4) Inexperienced Developers (Little to negative net value who will probably need a couple years experience before you really know if they are a top performer or mediocre.)

> Even worse, is an "experienced" developer who makes horrible architectural decisions.

That is probably the single most painful experience in every software developer's career. Poor architectural decisions that cannot be properly refactored due to budget constraints. The number of times I've seen an incompetent developer break primary keys during a system integration/transition is too numerous to count.

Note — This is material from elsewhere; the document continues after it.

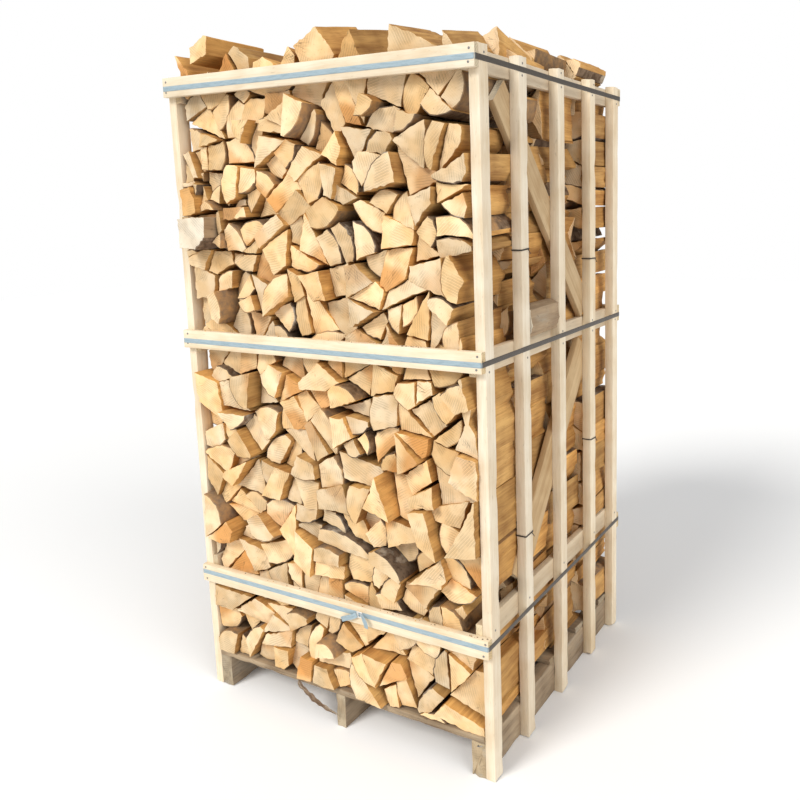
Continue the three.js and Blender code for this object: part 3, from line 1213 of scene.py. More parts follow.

I question the association between maintenance and mediocrity. It’s much easier to start a new project than to work effectively with a large codebase you didn’t write.


That is fair.

You'll notice the people that consider themselves top performers that responded to this post lean towards moving on rather than doing primarily maintenance work for years on end. I've seen similar sentiments echoed by others, hence the distinction.


Some people are starters. Some are finishers. Some are maintainers. Few are good at all 3. Most people seem to label fast starters as "top performers". But you can be a "top performer" in any category.

However, I would claim that if you never do maintenance work, you don't really know if what you're writing is crap.


I agree with you on that last bit as I'm basically a sysadmin/dev that gets stuck maintaining the systems when "top performers" move on to the next project. ;)


Could you elaborate on what you mean by "break primary keys"?